I usually end up scaling the texture so only about 1.5 - 2 tesselations run to each side. But there is an alternative. If the default GIMP does not what you want, there are many plugins. One such is called "texturise" which attempts to reduce the impact of such artifacts by rotating and overlapping parts of the image:
Installing it puts a "texturise" filter in the filters submenu. Calling it gets you to a special dialog where you can adjust the effects as you need them:
... for the sake of this tutorial, I'm accepting the defaults. Notice you can, if you want, create a 512x512 final image and reduce instances of repetition within the texture by reducing the overlap length.
... see? No more diamond and the repetitions are no longer square. The process is longer than the "make seamless" one, which is quite adequate for small, low-res, textures.
In all fairness, there are still artifacts:
... there is a pseudo-tessellation-box (black) and you get a repeating tractor-chevron effect in the dark seams. Notice though that the dark diamond is gone completely, and the actual chevron lines vary angle and width slightly (the green boxes are all constant size and orientation), also, they don't quite follow lines.
The exact tweak needed to get a decent texture depends on the base pattern. You gotta play.
-----------------
Afterward
- the resulting image can be saved to a pattern, so you can bucket-fill whole areas with it.

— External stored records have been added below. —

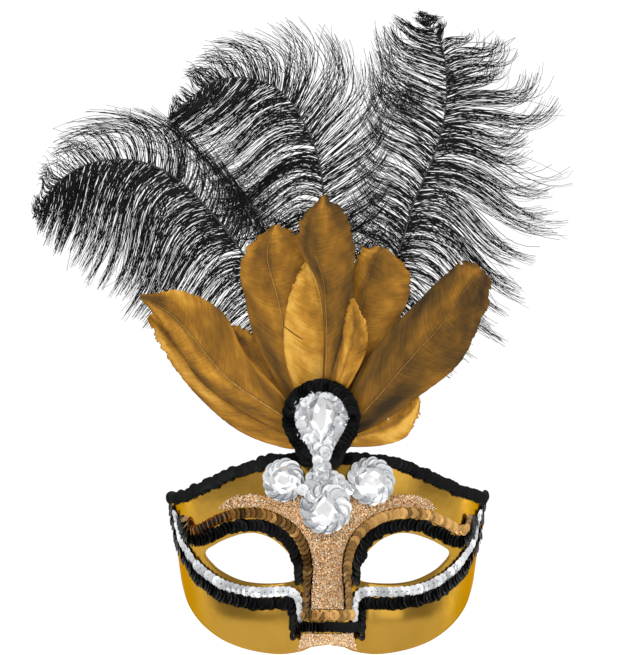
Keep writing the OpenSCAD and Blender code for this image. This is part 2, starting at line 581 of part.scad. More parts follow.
// Barbs start just clear of the quill
function barb_root(quill, side) = let (last = len(quill) - 1) [for (i = [0:last])
    let (t = unit(direction(quill, i))) quill[i] + [-t[1], t[0]] * side * (quill_r(i / last) + 0.15)];
function quill_r(s) = mix(quill_d / 2, 0.4, s);
module quill(plume, layer) color("#2a2623") {
    path = quill_of(plume);
    last = len(path) - 1;
    y = quill_first + layer * quill_pitch;
    sides = 6;
    ring = [for (i = [0:last]) let (t = unit(direction(path, i)), mid = hung(path[i], y),
        r = quill_r(i / last))
        [for (k = [0:sides - 1]) mid + r * (cos(360 * k / sides) * [-t[1], 0,
            t[0]] + sin(360 * k / sides) * [0, 1, 0])]];
    polyhedron(points = [for (row = ring) each row],
        faces = [
            [for (k = [0:sides - 1]) k],
            [for (k = [sides - 1:-1:0]) last * sides + k],
            for (i = [0:last - 1]) for (k = [0:sides - 1]) let (m = (k + 1) % sides) each [
                [i * sides + k, (i + 1) * sides + k, (i + 1) * sides + m],
                [i * sides + k, (i + 1) * sides + m, i * sides + m]]]);
}
module barbs(plume, layer) color("#1c1b19") {
    path = quill_of(plume);
    y = quill_first + layer * quill_pitch;
    left = curve(sized(plume[1], plume_h / PLUME_DRAWN_H), span_steps);
    right = curve(sized(plume[2], plume_h / PLUME_DRAWN_H), span_steps);
    vane(left, barb_root(path, 1), y, barb_t, 2);
    vane(barb_root(path, -1), right, y, barb_t, 2);
}

// Bound ends of the feathers, and the felt glued over them at the back
module feather_root() color("#303030") translate([plaque_x, felt_front, root_z]) rotate([90, 0, 0])
    cylinder(r = root_r, h = felt_front - plaque_back, $fn = round_fn);
module fan_felt() color("#303030") translate([plaque_x, felt_front + felt_t, root_z + felt_rise])
    rotate([90, 0, 0])
    cylinder(r = FELT_R, h = felt_t, $fn = round_fn);

mask_shell();
glitter_film();
nose_tip_glitter();
left_side() top_trim();  // top_trim_left
top_trim();  // top_trim_right
left_side() outer_trim();  // outer_trim_left
outer_trim();  // outer_trim_right
left_side() silver_trim();  // silver_trim_left
silver_trim();  // silver_trim_right
left_side() lid_trim();  // lid_trim_left
lid_trim();  // lid_trim_right
left_side() copper_trim();  // copper_trim_left
copper_trim();  // copper_trim_right
nose_copper_trim();
nose_black_trim();
rosette_felt(left_at, rosette_left_r);  // rosette_left_felt
rosette_ring(left_at, rosette_left_r);  // rosette_left_ring
round_gem(left_at, rosette_left_r);  // rosette_left_gem
rosette_felt(right_at, rosette_right_r);  // rosette_right_felt
rosette_ring(right_at, rosette_right_r);  // rosette_right_ring
round_gem(right_at, rosette_right_r);  // rosette_right_gem
rosette_felt(LOW_AT, rosette_low_r);  // rosette_low_felt
rosette_ring(LOW_AT, rosette_low_r);  // rosette_low_ring
rosette_low_gem();
stem_pad();
stem_tail();
left_side() temple_tab();  // temple_tab_left
temple_tab();  // temple_tab_right
left_side() eyelet();  // eyelet_left
eyelet();  // eyelet_right
plaque_card();
plaque_border();
plaque_field();
plaque_gem();
feather_root();
fan_felt();
for (i = [0:len(GOLD) - 1]) gold_feather(i);
quill(LEFT_PLUME, 0);  // left_quill
barbs(LEFT_PLUME, 0);  // left_barbs
quill(CENTRE_PLUME, 2);  // centre_quill
barbs(CENTRE_PLUME, 2);  // centre_barbs
quill(RIGHT_PLUME, 1);  // right_quill
barbs(RIGHT_PLUME, 1);  // right_barbs
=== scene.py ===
"""Venetian masquerade mask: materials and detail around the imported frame. Lengths are worked out in mm."""
import math
import bmesh
import bpy
import numpy as np
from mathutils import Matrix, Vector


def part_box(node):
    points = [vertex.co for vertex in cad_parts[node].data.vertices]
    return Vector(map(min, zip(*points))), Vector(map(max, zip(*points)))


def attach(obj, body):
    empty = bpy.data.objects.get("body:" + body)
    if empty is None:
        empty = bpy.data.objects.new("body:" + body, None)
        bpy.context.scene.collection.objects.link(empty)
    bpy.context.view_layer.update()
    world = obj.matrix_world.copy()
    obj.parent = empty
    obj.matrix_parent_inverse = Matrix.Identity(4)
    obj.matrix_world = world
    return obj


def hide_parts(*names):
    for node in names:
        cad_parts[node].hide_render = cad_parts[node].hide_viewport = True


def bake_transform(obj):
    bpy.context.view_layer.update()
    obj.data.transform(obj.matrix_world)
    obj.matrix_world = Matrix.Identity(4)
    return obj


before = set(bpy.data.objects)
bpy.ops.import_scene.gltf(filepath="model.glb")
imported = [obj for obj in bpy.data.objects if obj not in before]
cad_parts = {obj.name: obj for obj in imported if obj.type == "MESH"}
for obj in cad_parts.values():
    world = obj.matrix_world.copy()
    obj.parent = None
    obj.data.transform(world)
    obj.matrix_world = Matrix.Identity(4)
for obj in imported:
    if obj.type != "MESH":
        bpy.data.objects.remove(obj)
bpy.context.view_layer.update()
MM = 0.001

# ---------------------------------------------------------------- sizes, as in part.scad
WALL, NOSE_H, SOCKET_D, CHEEK_H = 1.0, 20.0, 4.0, 2.5
SEQUIN_W, SEQUIN_T, GLUE_GAP, STRIP_GAP, GLITTER_T = 6.0, 1.2, 0.4, 0.4, 0.5
EDGE_ANGLE = 82.0
DEPTH_R = 62.0 / (1 - math.cos(math.radians(EDGE_ANGLE)))
PITCH = SEQUIN_W + STRIP_GAP
TRIM_TOP = GLUE_GAP + SEQUIN_T
PLAQUE_X, PLAQUE_R, BORDER_W, STEM_W = -3.5, 21.8, 7.0, 8.6
NECK_Z, PLAQUE_Z, ROOT_Z = 56.0, 78.0, 64.0
PLAQUE_BACK, CARD_FRONT = 3.59058, 2.09058
GOLD_FIRST, GOLD_PITCH, GOLD_T = 3.89058, 0.55, 0.4
QUILL_FIRST, QUILL_PITCH, QUILL_D = 10.7906, 2.5, 2.0
LOW_AT, LEFT_AT, RIGHT_AT = (-1.2, 28.0), (-23.3171, 43.4866), (22.9694, 43.1027)
ROSETTES = {"left": (LEFT_AT, 12.0), "right": (RIGHT_AT, 13.5), "low": (LOW_AT, 14.5)}
RING_W, FELT_T, RING_T, GEM_H = 4.0, 1.2, 1.6, 3.2

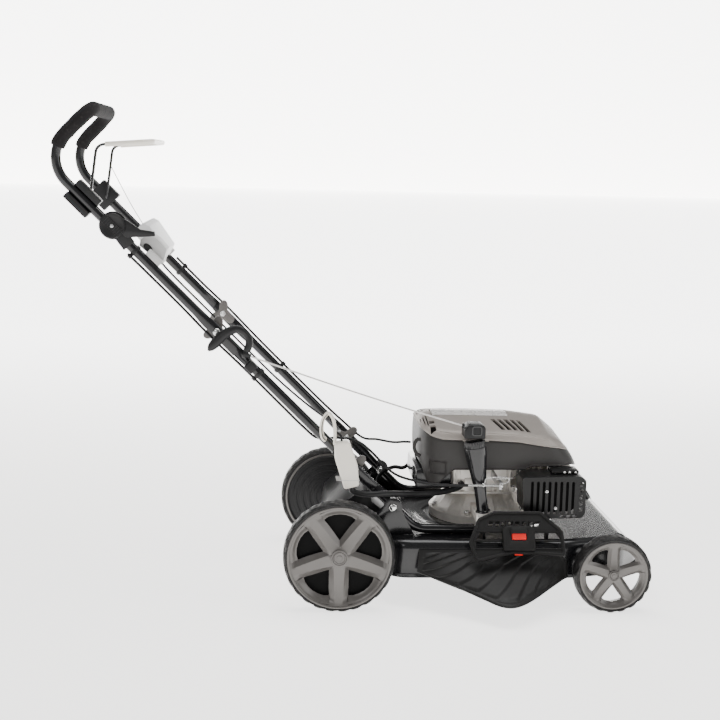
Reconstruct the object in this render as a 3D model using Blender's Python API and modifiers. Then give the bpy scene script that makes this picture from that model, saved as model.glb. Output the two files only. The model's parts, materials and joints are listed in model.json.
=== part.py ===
"""Petrol lawn mower, in metres: +X the way it mows, +Y its left side, +Z up.

Every piece is modelled in a working frame whose X is measured from the rear axle, whose Y is
measured from the mower's centre plane and whose Z is measured from the ground. One empty then
moves the whole mower so that the middle of its box stands on the world's origin.
"""

import math

import bmesh
import bpy
import numpy as np
from mathutils import Matrix, Vector

# Clearances
GAP = 0.0003            # between pieces that touch
RUN = 0.0005            # between pieces that turn or slide on each other
SHAFT_PLAY = 0.0005     # on the radius of a bore round a turned pin

# Wheels
REAR_WHEEL_RADIUS = 0.127
FRONT_WHEEL_RADIUS = 0.089
REAR_FACE_Y = 0.296
FRONT_FACE_Y = 0.303
WHEEL_WIDTH = 0.0475
BEAD_INSET = 0.0045     # of the tyre's bead behind the rim's lip
REAR_TYRE_DEPTH = 0.0110
FRONT_TYRE_DEPTH = 0.0125
REAR_WHEEL_SIDES = 24
FRONT_WHEEL_SIDES = 20
WHEELBASE = 0.627
AXLE_RADIUS = 0.006
HUB_RADIUS = 0.017
CAP_RADIUS = 0.018
SPOKES = 5
REAR_SPOKE = 0.024
FRONT_SPOKE = 0.018
WINDOW_RIM = 0.012      # between a window and the tyre's seat
WINDOW_START = 0.32     # of the wheel's radius
WINDOW_CORNER = 5.0     # degrees cut from a window's outer corners

# Deck
DECK_TOP = 0.154
DECK_RIM = 0.068
DECK_WALL = 0.0025
DECK_FLARE = 0.006
DECK_HALF_WIDTH = 0.245
DECK_REAR = 0.112
DECK_NOSE = 0.7295
NOSE_RUN = 0.0539       # of the top's turned-down front
NOSE_SLOPE = 0.984
NOSE_SHARE = 0.12       # of the way from the rounded edge to the crank hole, where the break lies
CRANK_X = 0.360
DECK_POINTS = 40
CRANK_HOLE = 0.050
SHOULDER_BACK = 0.1945  # from the nose to where each side starts to draw in
CHEEK_BACK = 0.0695     # from the nose to where it draws in more
CHEEK_IN = 0.033        # of that place inside the deck's half width
NOSE_HALF_WIDTH = 0.120
DECK_RADII = [0.0, 0.050, 0.120, 0.090, 0.070, 0.0]
OUTLET_HALF_WIDTH = 0.140
OUTLET_LIP = 0.012      # of wall left round the rear and side outlets
SIDE_OUTLET_X = (0.315, 0.505)
BRACKET_WALL = 0.003
COLLAR_IN = 0.0205      # of the front axle's collars inside the deck's half width
COLLAR_WALL = 0.004
AXLE_END = 0.010        # of an axle's end behind the wheel's face

# Rear outlet and its flap
TUNNEL_INNER = 0.1515
TUNNEL_OUTER = 0.1545
FLAP_PIN = (0.0660, 0.2405)
PIN_RADIUS = 0.003
FLAP_WALL = 0.0025
KNUCKLE_RADIUS = 0.0058

# Handle
TUBE_RADIUS = 0.011
TUBE_Y = 0.181
UPPER_JOINT = (-0.282, 0.6225)
LOWER_JOINT = (0.037, 0.3084)
BRACKET_BOLT = (0.127, 0.2190)
GRIP_BAR = (-0.561, 1.112)
GRIP_LEG = (0.697, 0.717)          # direction of the handle's last leg
GRIP_BEND = 0.075
CORNER_BEND = 0.045
OVERLAP_BELOW = 0.065              # how far a tube runs on below its joint
OVERLAP_ABOVE = 0.025              # how far the next tube runs on above it
CRUSH_LENGTH = 0.045
CRUSH_WIDEN = 1.15
FRAME_BEND = 0.060
FRAME_END_X = 0.321
FOAM_RADIUS = 0.016
BOLT_RADIUS = 0.004
DOME_RADIUS = 0.0085
DOME_HEIGHT = 0.006
KNOB_DEPTH = 0.013
KNOB_REACH = 0.034
BRACKET_INNER = TUBE_Y + TUBE_RADIUS + RUN
BRACKET_OUTER = BRACKET_INNER + BRACKET_WALL

# Bail
BAIL_ROD = 0.00325
BAIL_Y = 0.150
BAIL_PIN_END = 0.177
BAIL_PIVOT_RUN = 0.4024            # along the tube from the upper joint
BAIL_RISE = (-0.552, 1.033)
BAIL_REACH = (-0.430, 1.043)
SLEEVE_RADIUS = 0.0058
SLEEVE_START = 0.026               # ahead of the rod's upper corner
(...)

- anything in the notepad (i.e. anything you cut or copy) is automatically saved as a brush - select it from the brushes dialog and paint with it (the exact effect varies with the paint tool - the equivalent of photoshop clone stamp, IIRC, is to use the pencil.)
Time to show these photoshop junkies how it's done ... the idea is to seamlessly skin an asteroid or somesuch... so first we get some craters (any google for "cratered terrain" gets you a gaggleful - read the license terms carefully - many many images are proprietary.)
... this texture will create nasty seam-lines in an asteroid model (thinks: should produce asteroid examples... I'll interleave them later - stay tuned.)
... the GIMP has a nice collection of tools and macros courtesy the Image Magic back-end. (All this can be automated to a script if you have to do lots of them.) One of them is called "make seamless".
rt-click on the image to get the context menu - then go to
filters > map > make seamless
The filter is applied to the current layer.
...much better - all the GIMP has done is automate the process in the previous examples. Can you see the artifacts?
... the basic tessellation parallelogram (in black) is a rectangle, and smaller than the original image. On large textures this creates a boxy/wallpaper effect (stand back from a large papered wall to see what I mean). More annoying, to me, is the dark diamond (green) which makes a mess of any large texture, especially natural ones.
I usually end up scaling the texture so only about 1.5 - 2 tesselations run to each side. But there is an alternative. If the default GIMP does not what you want, there are many plugins. One such is called "texturise" which attempts to reduce the impact of such artifacts by rotating and overlapping parts of the image:
Installing it puts a "texturise" filter in the filters submenu. Calling it gets you to a special dialog where you can adjust the effects as you need them:
... for the sake of this tutorial, I'm accepting the defaults. Notice you can, if you want, create a 512x512 final image and reduce instances of repetition within the texture by reducing the overlap length.
... see? No more diamond and the repetitions are no longer square. The process is longer than the "make seamless" one, which is quite adequate for small, low-res, textures.
In all fairness, there are still artifacts:
... there is a pseudo-tessellation-box (black) and you get a repeating tractor-chevron effect in the dark seams. Notice though that the dark diamond is gone completely, and the actual chevron lines vary angle and width slightly (the green boxes are all constant size and orientation), also, they don't quite follow lines.
The exact tweak needed to get a decent texture depends on the base pattern. You gotta play.
-----------------
Afterward
- the resulting image can be saved to a pattern, so you can bucket-fill whole areas with it.
- anything in the notepad (i.e. anything you cut or copy) is automatically saved as a brush - select it from the brushes dialog and paint with it (the exact effect varies with the paint tool - the equivalent of photoshop clone stamp, IIRC, is to use the pencil.)